WORK TO COMPLETE: Give the listing again in full, exactly as written.

[RECORDS SUPPLIED start]

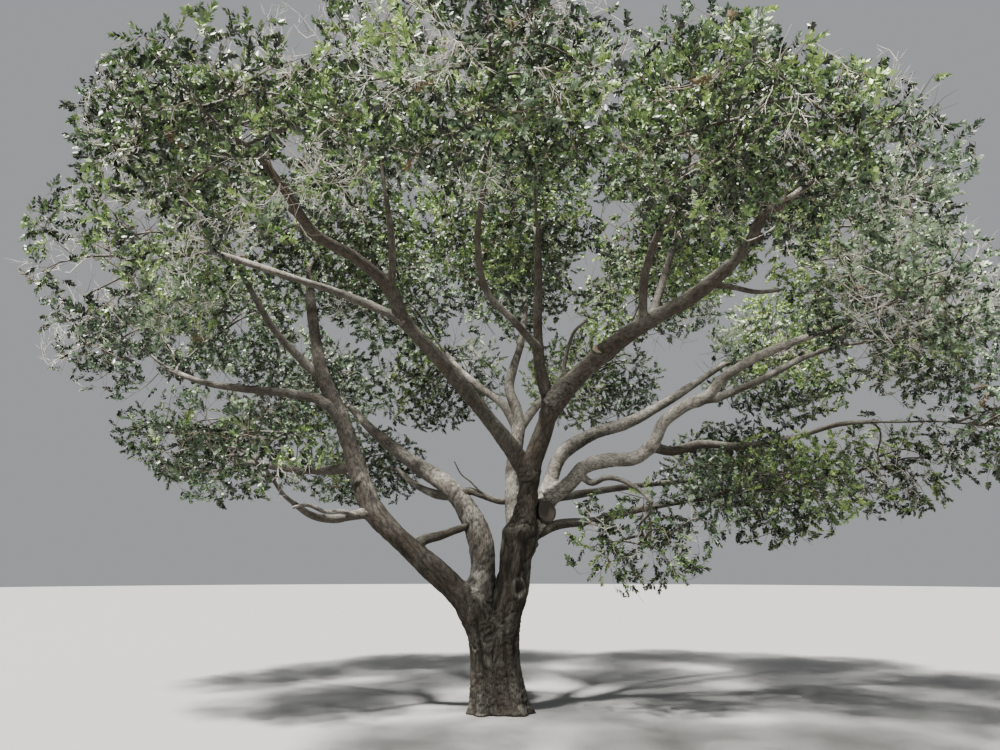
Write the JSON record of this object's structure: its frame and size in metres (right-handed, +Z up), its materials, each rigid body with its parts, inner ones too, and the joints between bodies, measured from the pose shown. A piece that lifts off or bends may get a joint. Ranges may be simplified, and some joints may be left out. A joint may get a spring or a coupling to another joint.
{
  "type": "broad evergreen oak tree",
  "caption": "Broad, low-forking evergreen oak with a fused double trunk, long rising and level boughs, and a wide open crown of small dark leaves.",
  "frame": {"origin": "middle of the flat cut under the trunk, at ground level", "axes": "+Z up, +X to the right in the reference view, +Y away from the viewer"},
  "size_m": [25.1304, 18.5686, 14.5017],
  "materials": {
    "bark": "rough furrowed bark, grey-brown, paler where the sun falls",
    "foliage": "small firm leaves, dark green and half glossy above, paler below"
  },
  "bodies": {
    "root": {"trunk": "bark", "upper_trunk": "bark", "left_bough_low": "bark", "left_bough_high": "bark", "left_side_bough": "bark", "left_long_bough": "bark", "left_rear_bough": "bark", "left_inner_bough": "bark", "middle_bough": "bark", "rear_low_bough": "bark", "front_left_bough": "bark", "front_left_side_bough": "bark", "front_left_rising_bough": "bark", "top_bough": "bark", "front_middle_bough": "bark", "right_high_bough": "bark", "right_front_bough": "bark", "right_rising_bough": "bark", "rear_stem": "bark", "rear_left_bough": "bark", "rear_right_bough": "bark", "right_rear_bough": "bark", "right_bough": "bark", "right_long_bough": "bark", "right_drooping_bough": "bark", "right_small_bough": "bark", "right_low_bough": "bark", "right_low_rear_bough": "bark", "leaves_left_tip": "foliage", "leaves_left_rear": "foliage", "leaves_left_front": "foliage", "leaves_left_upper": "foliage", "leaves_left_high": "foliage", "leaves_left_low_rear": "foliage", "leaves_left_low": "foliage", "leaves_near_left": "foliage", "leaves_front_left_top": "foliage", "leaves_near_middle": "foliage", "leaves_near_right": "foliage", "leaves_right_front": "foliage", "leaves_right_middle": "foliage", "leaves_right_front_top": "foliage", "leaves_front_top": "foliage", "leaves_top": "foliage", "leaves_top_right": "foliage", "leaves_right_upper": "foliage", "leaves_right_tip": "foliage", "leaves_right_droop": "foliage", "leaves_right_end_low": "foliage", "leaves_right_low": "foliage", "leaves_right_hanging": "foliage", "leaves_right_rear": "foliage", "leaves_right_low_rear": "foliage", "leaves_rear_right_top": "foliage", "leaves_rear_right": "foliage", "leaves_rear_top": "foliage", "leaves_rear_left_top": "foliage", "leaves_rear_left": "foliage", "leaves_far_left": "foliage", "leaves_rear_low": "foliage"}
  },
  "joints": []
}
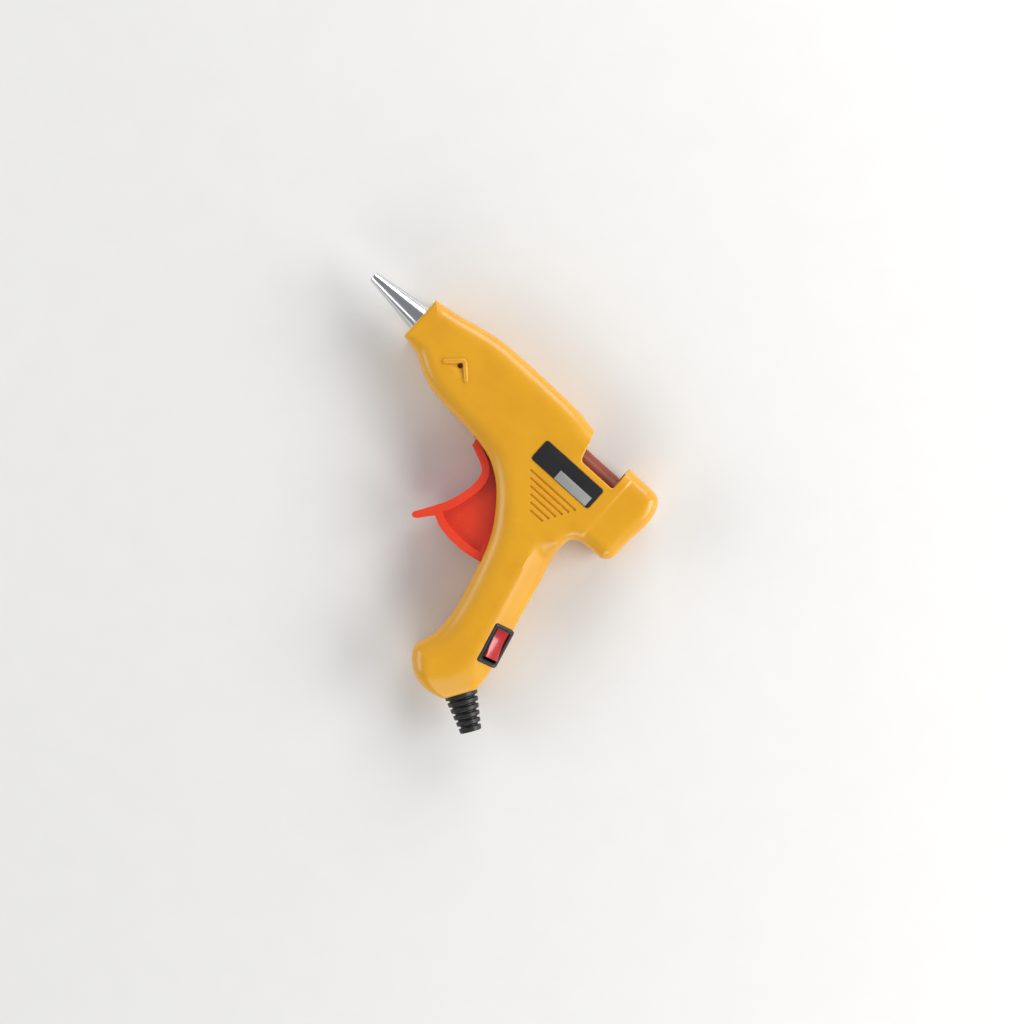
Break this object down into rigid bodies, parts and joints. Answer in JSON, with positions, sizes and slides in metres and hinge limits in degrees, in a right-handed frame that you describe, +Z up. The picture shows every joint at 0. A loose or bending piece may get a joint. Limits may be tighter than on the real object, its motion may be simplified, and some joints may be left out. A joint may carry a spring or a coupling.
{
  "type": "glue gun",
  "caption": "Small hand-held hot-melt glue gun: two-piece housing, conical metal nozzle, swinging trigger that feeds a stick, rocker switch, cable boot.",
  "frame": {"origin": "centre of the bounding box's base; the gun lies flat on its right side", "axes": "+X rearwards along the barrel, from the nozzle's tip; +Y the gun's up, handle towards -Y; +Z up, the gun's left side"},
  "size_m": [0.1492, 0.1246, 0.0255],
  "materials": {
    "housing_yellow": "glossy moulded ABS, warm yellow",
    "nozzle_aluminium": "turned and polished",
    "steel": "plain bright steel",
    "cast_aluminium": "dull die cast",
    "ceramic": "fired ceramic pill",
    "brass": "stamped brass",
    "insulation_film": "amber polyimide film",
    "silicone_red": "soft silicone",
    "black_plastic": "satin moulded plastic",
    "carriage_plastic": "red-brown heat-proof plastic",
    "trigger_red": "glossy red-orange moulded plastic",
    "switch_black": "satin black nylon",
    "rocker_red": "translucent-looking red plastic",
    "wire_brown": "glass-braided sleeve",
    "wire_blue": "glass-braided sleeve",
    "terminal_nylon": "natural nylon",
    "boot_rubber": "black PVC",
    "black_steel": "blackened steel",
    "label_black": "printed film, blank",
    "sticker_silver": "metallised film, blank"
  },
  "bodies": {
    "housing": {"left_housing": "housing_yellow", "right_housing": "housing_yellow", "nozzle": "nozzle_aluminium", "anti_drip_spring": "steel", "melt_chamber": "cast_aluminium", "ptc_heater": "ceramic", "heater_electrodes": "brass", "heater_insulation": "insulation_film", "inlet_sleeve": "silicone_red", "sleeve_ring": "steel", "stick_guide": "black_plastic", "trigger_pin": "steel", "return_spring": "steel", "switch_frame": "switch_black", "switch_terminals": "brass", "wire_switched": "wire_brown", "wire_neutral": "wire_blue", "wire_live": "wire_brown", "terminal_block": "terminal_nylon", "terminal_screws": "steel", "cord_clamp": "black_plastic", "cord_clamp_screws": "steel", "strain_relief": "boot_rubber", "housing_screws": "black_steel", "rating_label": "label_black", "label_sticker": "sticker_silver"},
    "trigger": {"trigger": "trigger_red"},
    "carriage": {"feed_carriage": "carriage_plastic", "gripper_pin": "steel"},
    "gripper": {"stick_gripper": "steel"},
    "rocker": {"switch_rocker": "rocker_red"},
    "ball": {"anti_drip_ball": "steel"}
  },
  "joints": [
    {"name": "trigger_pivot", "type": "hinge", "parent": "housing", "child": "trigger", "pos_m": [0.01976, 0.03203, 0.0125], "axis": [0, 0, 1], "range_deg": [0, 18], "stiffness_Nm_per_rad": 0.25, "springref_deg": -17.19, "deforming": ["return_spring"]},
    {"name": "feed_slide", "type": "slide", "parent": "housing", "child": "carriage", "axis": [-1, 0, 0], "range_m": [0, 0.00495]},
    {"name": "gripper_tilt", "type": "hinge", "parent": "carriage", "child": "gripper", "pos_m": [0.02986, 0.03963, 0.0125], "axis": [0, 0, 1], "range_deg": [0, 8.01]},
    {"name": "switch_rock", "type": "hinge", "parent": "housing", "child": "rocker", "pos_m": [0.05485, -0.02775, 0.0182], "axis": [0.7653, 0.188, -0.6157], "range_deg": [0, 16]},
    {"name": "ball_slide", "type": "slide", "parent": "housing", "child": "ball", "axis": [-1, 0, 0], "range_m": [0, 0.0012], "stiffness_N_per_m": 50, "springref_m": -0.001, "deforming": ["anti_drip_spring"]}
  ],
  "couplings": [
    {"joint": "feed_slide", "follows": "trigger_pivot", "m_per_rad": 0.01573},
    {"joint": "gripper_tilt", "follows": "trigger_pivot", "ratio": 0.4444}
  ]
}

[RECORDS SUPPLIED end]

SOLUTION:
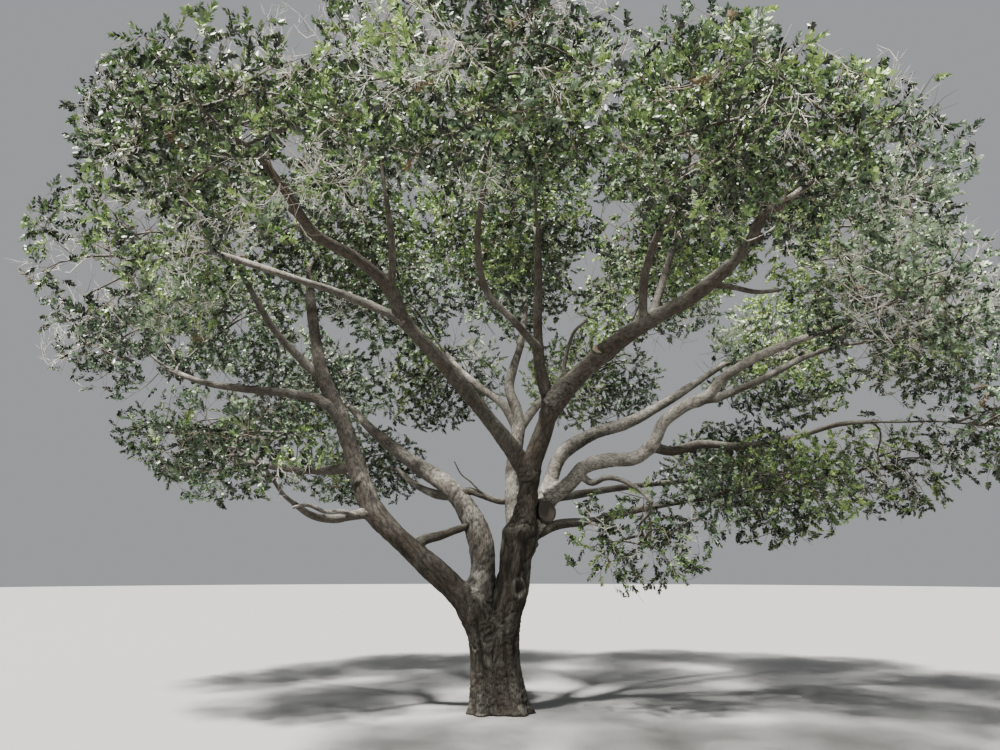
Write the JSON record of this object's structure: its frame and size in metres (right-handed, +Z up), its materials, each rigid body with its parts, inner ones too, and the joints between bodies, measured from the pose shown. A piece that lifts off or bends may get a joint. Ranges may be simplified, and some joints may be left out. A joint may get a spring or a coupling to another joint.
{
  "type": "broad evergreen oak tree",
  "caption": "Broad, low-forking evergreen oak with a fused double trunk, long rising and level boughs, and a wide open crown of small dark leaves.",
  "frame": {"origin": "middle of the flat cut under the trunk, at ground level", "axes": "+Z up, +X to the right in the reference view, +Y away from the viewer"},
  "size_m": [25.1304, 18.5686, 14.5017],
  "materials": {
    "bark": "rough furrowed bark, grey-brown, paler where the sun falls",
    "foliage": "small firm leaves, dark green and half glossy above, paler below"
  },
  "bodies": {
    "root": {"trunk": "bark", "upper_trunk": "bark", "left_bough_low": "bark", "left_bough_high": "bark", "left_side_bough": "bark", "left_long_bough": "bark", "left_rear_bough": "bark", "left_inner_bough": "bark", "middle_bough": "bark", "rear_low_bough": "bark", "front_left_bough": "bark", "front_left_side_bough": "bark", "front_left_rising_bough": "bark", "top_bough": "bark", "front_middle_bough": "bark", "right_high_bough": "bark", "right_front_bough": "bark", "right_rising_bough": "bark", "rear_stem": "bark", "rear_left_bough": "bark", "rear_right_bough": "bark", "right_rear_bough": "bark", "right_bough": "bark", "right_long_bough": "bark", "right_drooping_bough": "bark", "right_small_bough": "bark", "right_low_bough": "bark", "right_low_rear_bough": "bark", "leaves_left_tip": "foliage", "leaves_left_rear": "foliage", "leaves_left_front": "foliage", "leaves_left_upper": "foliage", "leaves_left_high": "foliage", "leaves_left_low_rear": "foliage", "leaves_left_low": "foliage", "leaves_near_left": "foliage", "leaves_front_left_top": "foliage", "leaves_near_middle": "foliage", "leaves_near_right": "foliage", "leaves_right_front": "foliage", "leaves_right_middle": "foliage", "leaves_right_front_top": "foliage", "leaves_front_top": "foliage", "leaves_top": "foliage", "leaves_top_right": "foliage", "leaves_right_upper": "foliage", "leaves_right_tip": "foliage", "leaves_right_droop": "foliage", "leaves_right_end_low": "foliage", "leaves_right_low": "foliage", "leaves_right_hanging": "foliage", "leaves_right_rear": "foliage", "leaves_right_low_rear": "foliage", "leaves_rear_right_top": "foliage", "leaves_rear_right": "foliage", "leaves_rear_top": "foliage", "leaves_rear_left_top": "foliage", "leaves_rear_left": "foliage", "leaves_far_left": "foliage", "leaves_rear_low": "foliage"}
  },
  "joints": []
}
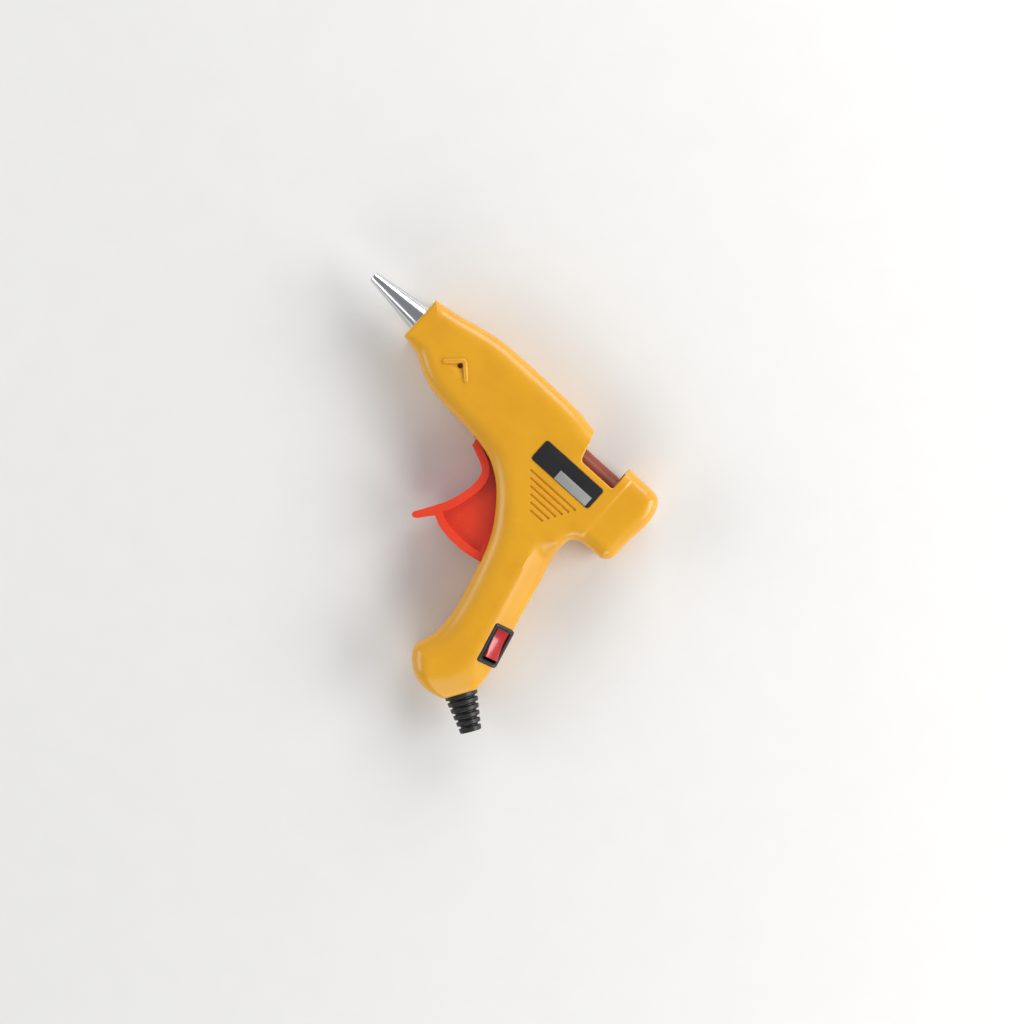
Break this object down into rigid bodies, parts and joints. Answer in JSON, with positions, sizes and slides in metres and hinge limits in degrees, in a right-handed frame that you describe, +Z up. The picture shows every joint at 0. A loose or bending piece may get a joint. Limits may be tighter than on the real object, its motion may be simplified, and some joints may be left out. A joint may carry a spring or a coupling.
{
  "type": "glue gun",
  "caption": "Small hand-held hot-melt glue gun: two-piece housing, conical metal nozzle, swinging trigger that feeds a stick, rocker switch, cable boot.",
  "frame": {"origin": "centre of the bounding box's base; the gun lies flat on its right side", "axes": "+X rearwards along the barrel, from the nozzle's tip; +Y the gun's up, handle towards -Y; +Z up, the gun's left side"},
  "size_m": [0.1492, 0.1246, 0.0255],
  "materials": {
    "housing_yellow": "glossy moulded ABS, warm yellow",
    "nozzle_aluminium": "turned and polished",
    "steel": "plain bright steel",
    "cast_aluminium": "dull die cast",
    "ceramic": "fired ceramic pill",
    "brass": "stamped brass",
    "insulation_film": "amber polyimide film",
    "silicone_red": "soft silicone",
    "black_plastic": "satin moulded plastic",
    "carriage_plastic": "red-brown heat-proof plastic",
    "trigger_red": "glossy red-orange moulded plastic",
    "switch_black": "satin black nylon",
    "rocker_red": "translucent-looking red plastic",
    "wire_brown": "glass-braided sleeve",
    "wire_blue": "glass-braided sleeve",
    "terminal_nylon": "natural nylon",
    "boot_rubber": "black PVC",
    "black_steel": "blackened steel",
    "label_black": "printed film, blank",
    "sticker_silver": "metallised film, blank"
  },
  "bodies": {
    "housing": {"left_housing": "housing_yellow", "right_housing": "housing_yellow", "nozzle": "nozzle_aluminium", "anti_drip_spring": "steel", "melt_chamber": "cast_aluminium", "ptc_heater": "ceramic", "heater_electrodes": "brass", "heater_insulation": "insulation_film", "inlet_sleeve": "silicone_red", "sleeve_ring": "steel", "stick_guide": "black_plastic", "trigger_pin": "steel", "return_spring": "steel", "switch_frame": "switch_black", "switch_terminals": "brass", "wire_switched": "wire_brown", "wire_neutral": "wire_blue", "wire_live": "wire_brown", "terminal_block": "terminal_nylon", "terminal_screws": "steel", "cord_clamp": "black_plastic", "cord_clamp_screws": "steel", "strain_relief": "boot_rubber", "housing_screws": "black_steel", "rating_label": "label_black", "label_sticker": "sticker_silver"},
    "trigger": {"trigger": "trigger_red"},
    "carriage": {"feed_carriage": "carriage_plastic", "gripper_pin": "steel"},
    "gripper": {"stick_gripper": "steel"},
    "rocker": {"switch_rocker": "rocker_red"},
    "ball": {"anti_drip_ball": "steel"}
  },
  "joints": [
    {"name": "trigger_pivot", "type": "hinge", "parent": "housing", "child": "trigger", "pos_m": [0.01976, 0.03203, 0.0125], "axis": [0, 0, 1], "range_deg": [0, 18], "stiffness_Nm_per_rad": 0.25, "springref_deg": -17.19, "deforming": ["return_spring"]},
    {"name": "feed_slide", "type": "slide", "parent": "housing", "child": "carriage", "axis": [-1, 0, 0], "range_m": [0, 0.00495]},
    {"name": "gripper_tilt", "type": "hinge", "parent": "carriage", "child": "gripper", "pos_m": [0.02986, 0.03963, 0.0125], "axis": [0, 0, 1], "range_deg": [0, 8.01]},
    {"name": "switch_rock", "type": "hinge", "parent": "housing", "child": "rocker", "pos_m": [0.05485, -0.02775, 0.0182], "axis": [0.7653, 0.188, -0.6157], "range_deg": [0, 16]},
    {"name": "ball_slide", "type": "slide", "parent": "housing", "child": "ball", "axis": [-1, 0, 0], "range_m": [0, 0.0012], "stiffness_N_per_m": 50, "springref_m": -0.001, "deforming": ["anti_drip_spring"]}
  ],
  "couplings": [
    {"joint": "feed_slide", "follows": "trigger_pivot", "m_per_rad": 0.01573},
    {"joint": "gripper_tilt", "follows": "trigger_pivot", "ratio": 0.4444}
  ]
}